Use module as global namespace object

This is an evolution of my idea “Pass module to exec()”. In summary: I think it would be better if Python did not use a dict object as the global namespace for exec/eval. Rather, it should use a module instance as the namespace (also known as the environment in other language implementations).

The change would affect a number of different things and so I’m struggling to flesh out the complete design. I should write a PEP eventually. I think the backwards compatibility impact can be kept quite low. Performance should not really be affected. I think this change makes things easier for alternative Python implementations. Having dict as the “uber” namespace object in Python has some nice properties but I think it overly constrains implementation choices. We can mostly have our cake and eat it too. E.g. we can still allow dict to be used as namespaces (pass to exec()) but internally not require that namespaces are actually dicts.

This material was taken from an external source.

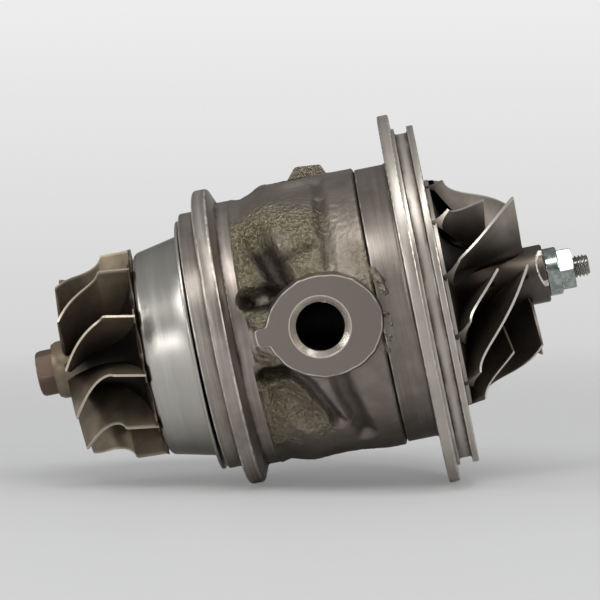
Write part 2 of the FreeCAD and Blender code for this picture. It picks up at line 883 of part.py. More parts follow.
def compressor_wheel():
    """Machined wheel: full blades and splitters on a hub whose contour is a quarter ellipse."""
    outside = compressor_r + over
    nose = compressor_start + compressor_nose_len
    bore_r = stub_r + slide_clearance
    hub_reach_x = compressor_start - compressor_back - compressor_rim
    hub_reach_r = outside - compressor_hub_r
    tip_reach_x = hub_reach_x - compressor_tip_width
    tip_reach_r = compressor_r - compressor_inducer_r
    hub = contour(quarter(compressor_start, outside, hub_reach_x, hub_reach_r), [
        (nose, compressor_hub_r),
        (nose, bore_r),
        (compressor_back, bore_r),
        (compressor_back, outside),
    ])
    splitter_run = compressor_blade_start - compressor_splitter_start
    splitter_part = math.degrees(math.acos(splitter_run / tip_reach_x)) / 90
    blades = []
    for part, offset in ((1.0, 0.0), (splitter_part, 180.0 / compressor_blades)):
        root = compressor_edge(
            hub_reach_x + blade_sink, hub_reach_r + blade_sink, part, compressor_wrap + compressor_lean
        )
        tip = compressor_edge(tip_reach_x - over, tip_reach_r, part, compressor_wrap)
        one = blade(root, tip, compressor_root_thick, compressor_tip_thick)
        blades += turned_copies(one, compressor_blades, compressor_first_angle + offset)
    past = compressor_start + 1
    envelope = contour(quarter(compressor_start, compressor_r, tip_reach_x, tip_reach_r), [
        (past, compressor_inducer_r),
        (past, compressor_hub_r + 1),
        (nose + 1, compressor_hub_r + 1),
        (nose + 1, 0),
        (compressor_back, 0),
        (compressor_back, compressor_r),
    ])
    return hub.multiFuse(blades).common(envelope)


def lock_nut():
    """Round collar and hexagon in one piece, bored for the shaft's thread."""
    hex_x = nut_x + nut_collar_len
    end = hex_x + nut_hex_len
    corner_r = nut_flats / math.sqrt(3)
    collar = turned([
        (nut_x, 0),
        (nut_x, nut_collar_r, machined_round),
        (hex_x, nut_collar_r, nut_chamfer),
        (hex_x, 0),
    ])
    limit = turned([
        (hex_x - over, 0),
        (hex_x - over, corner_r + over),
        (end - nut_chamfer, corner_r + over),
        (end, corner_r - nut_chamfer),
        (end, 0),
    ])
    prism = hexagon(hex_x - over, nut_hex_len + over, nut_flats).common(limit)
    bore = rod(point(nut_x - over, 0), point(end + over, 0), stub_r + slide_clearance)
    return collar.fuse(prism).cut(bore)


parts = {
    "bearing_housing": bearing_housing(),
    "heat_shield": heat_shield(),
    "turbine_wheel": turbine_wheel(),
    "rotor_shaft": rotor_shaft(),
    "turbine_piston_ring": piston_ring(turbine_ring_x, seal_bore_r),
    "turbine_journal_bearing": journal_bearing(turbine_bearing_x),
    "compressor_journal_bearing": journal_bearing(compressor_bearing_x),
    "turbine_outer_snap_ring": bearing_snap_ring(turbine_bearing_x - side_clearance - snap_ring_width),
    "turbine_inner_snap_ring": bearing_snap_ring(turbine_bearing_end + side_clearance),
    "compressor_inner_snap_ring": bearing_snap_ring(compressor_ring_x),
    "thrust_ring": thrust_ring(),
    "thrust_bearing": thrust_bearing(),
    "thrust_sleeve": thrust_sleeve(),
    "oil_deflector": oil_deflector(),
    "seal_insert": seal_insert(),
    "insert_o_ring": insert_o_ring(),
    "insert_snap_ring": insert_snap_ring(),
    "compressor_piston_ring": piston_ring(compressor_piston_x, insert_bore),
    "compressor_wheel": compressor_wheel(),
    "lock_nut": lock_nut(),
}
for name, pin in zip(("thrust_dowel_near", "thrust_dowel_far"), thrust_dowels()):
    parts[name] = pin
for name, shape in parts.items():
    shape.exportStep(f"parts/{name}.step")
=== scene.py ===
import bmesh
import bpy
import numpy as np
from mathutils import Matrix, Vector


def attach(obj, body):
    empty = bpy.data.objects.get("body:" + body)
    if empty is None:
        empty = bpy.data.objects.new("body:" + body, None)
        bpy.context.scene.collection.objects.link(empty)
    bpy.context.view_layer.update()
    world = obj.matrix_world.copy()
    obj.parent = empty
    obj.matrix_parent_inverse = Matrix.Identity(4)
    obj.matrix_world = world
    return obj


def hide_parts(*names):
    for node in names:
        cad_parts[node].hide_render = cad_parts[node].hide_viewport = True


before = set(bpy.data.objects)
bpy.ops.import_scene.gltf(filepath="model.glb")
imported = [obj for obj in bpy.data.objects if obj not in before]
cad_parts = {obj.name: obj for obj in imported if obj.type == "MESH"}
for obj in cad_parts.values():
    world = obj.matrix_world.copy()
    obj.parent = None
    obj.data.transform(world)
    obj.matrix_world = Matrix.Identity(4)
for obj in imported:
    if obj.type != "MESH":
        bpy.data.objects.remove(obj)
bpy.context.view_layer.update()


# Bearing housing: grey iron casting, turned on its flanges, neck and barrel and milled on its port
# faces. Its solid stays, and this is its finish: satin with fine rings where it was turned, blasted
# where it was left as cast, with edges made pale partly by wear and partly as a painted highlight,
# corners darkened with painted shade, and ports, oil ways, seam and inside painted near black as shade.

def linear(code):
    """Linear colour of an sRGB hex code: the sRGB curve undone in each channel."""
    parts = np.array([int(code[i:i + 2], 16) for i in (1, 3, 5)]) / 255
    curve = np.where(parts <= 0.04045, parts / 12.92, ((parts + 0.055) / 1.055) ** 2.4)
    return (*curve, 1.0)


def add(tree, kind, inputs=(), **settings):
    """Adds one shader node and gives its outputs.

    settings are the node's properties. inputs are a dictionary, or a row in the sockets' own order, of
    values to set and of outputs to link from.
    """
    made = tree.nodes.new("ShaderNode" + kind)
    for key, setting in settings.items():
        setattr(made, key, setting)
    for key, source in inputs.items() if isinstance(inputs, dict) else enumerate(inputs):
        if isinstance(source, bpy.types.NodeSocket):
            tree.links.new(source, made.inputs[key])
        else:
            made.inputs[key].default_value = source
    return made.outputs


def new_material(name):
    """Empty material, its nodes, its shader, and its Object coordinates in millimetres."""
    material = bpy.data.materials.new(name)
    material.use_nodes = True
    tree = material.node_tree
    place = add(tree, "TexCoord")["Object"]
    mm = add(tree, "VectorMath", {0: place, "Scale": 1000.0}, operation="SCALE")[0]
    return material, tree, tree.nodes["Principled BSDF"], mm


def turned_place(tree, mm, wander=0.02):
    """(x, distance from the shaft's axis) as a place, with a little of the turn: rings stay rings."""
    flat = add(tree, "VectorMath", (mm, (0.0, 1.0, 1.0)), operation="MULTIPLY")[0]
    r = add(tree, "VectorMath", (flat,), operation="LENGTH")["Value"]
    x, y, z = add(tree, "SeparateXYZ", (mm,))
    low = add(tree, "Math", (z, wander), operation="MULTIPLY")[0]
    return add(tree, "CombineXYZ", (x, r, low))[0], r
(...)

Here is a description of my prototype implementation:

  • Replace func_globals on function objects with func_namespace. Rather than pointing to the globals dict, we point to the module. I don’t call it func_module because we already use __module__ as a string containing the module name. So, I use __namespace__ as a property that returns the actual module object. Having this property avoids crawling into sys.modules to lookup the module by name. There is a number of places within Python we do that and it could be eliminated.

  • For backwards compatibility, functions still have a __globals__ property. It returns the dict from the __namespace__ object.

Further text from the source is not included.